### PROBLEM STATEMENT
Quote every line below exactly as it reads.

### DATASET EXCERPT
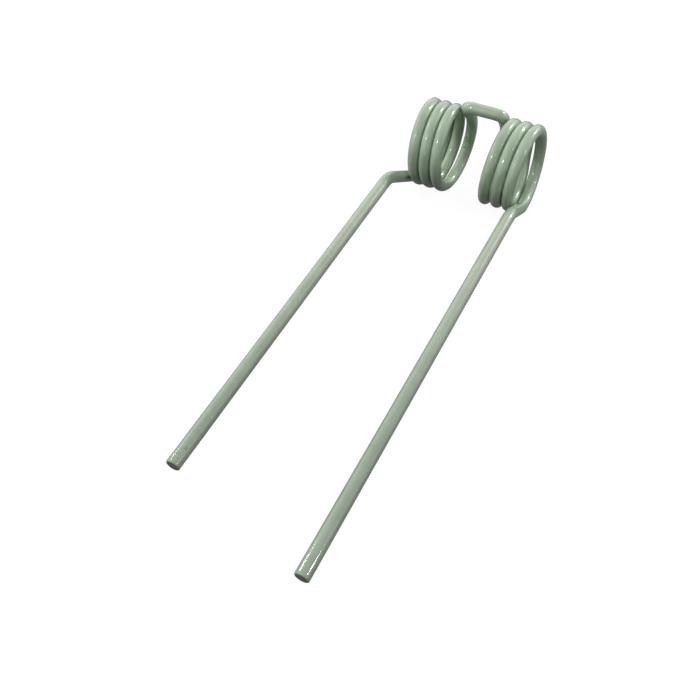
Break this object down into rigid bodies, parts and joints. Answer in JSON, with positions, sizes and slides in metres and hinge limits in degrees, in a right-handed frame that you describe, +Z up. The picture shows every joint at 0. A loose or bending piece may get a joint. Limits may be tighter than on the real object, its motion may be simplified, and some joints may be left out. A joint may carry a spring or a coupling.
{
  "type": "rotary rake tine",
  "caption": "Double torsion spring tine for a rotary hay rake: one round wire bent into two close-wound coils, a bridge and two long parallel legs.",
  "frame": {"origin": "middle of the footprint on the ground plane, with the tine lying as it comes to rest", "axes": "+X along the coils' shared axis from the left coil to the right coil, +Y from the leg ends towards the coils, +Z up"},
  "size_m": [0.1124, 0.4111, 0.0758],
  "materials": {
    "coated_spring_wire": "gloss"
  },
  "bodies": {
    "root": {"spring_tine": "coated_spring_wire"}
  },
  "joints": []
}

### OUTPUT FOR THIS TASK
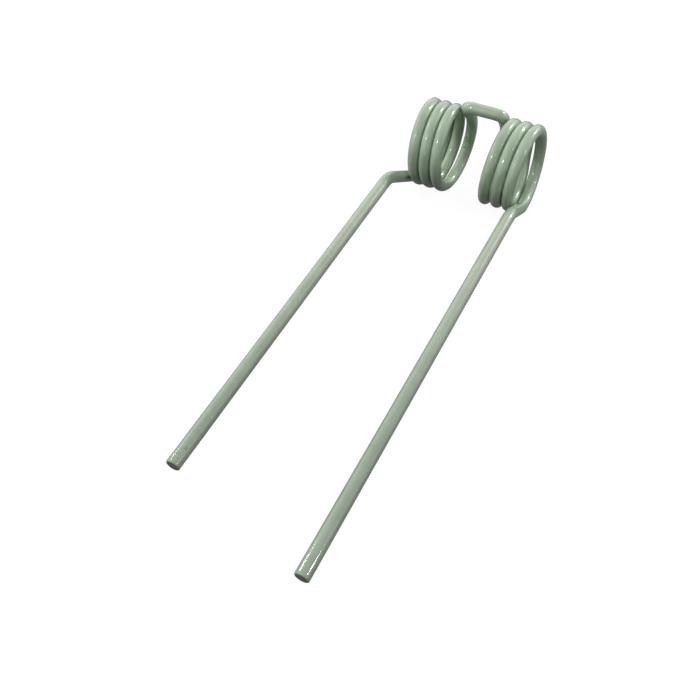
Break this object down into rigid bodies, parts and joints. Answer in JSON, with positions, sizes and slides in metres and hinge limits in degrees, in a right-handed frame that you describe, +Z up. The picture shows every joint at 0. A loose or bending piece may get a joint. Limits may be tighter than on the real object, its motion may be simplified, and some joints may be left out. A joint may carry a spring or a coupling.
{
  "type": "rotary rake tine",
  "caption": "Double torsion spring tine for a rotary hay rake: one round wire bent into two close-wound coils, a bridge and two long parallel legs.",
  "frame": {"origin": "middle of the footprint on the ground plane, with the tine lying as it comes to rest", "axes": "+X along the coils' shared axis from the left coil to the right coil, +Y from the leg ends towards the coils, +Z up"},
  "size_m": [0.1124, 0.4111, 0.0758],
  "materials": {
    "coated_spring_wire": "gloss"
  },
  "bodies": {
    "root": {"spring_tine": "coated_spring_wire"}
  },
  "joints": []
}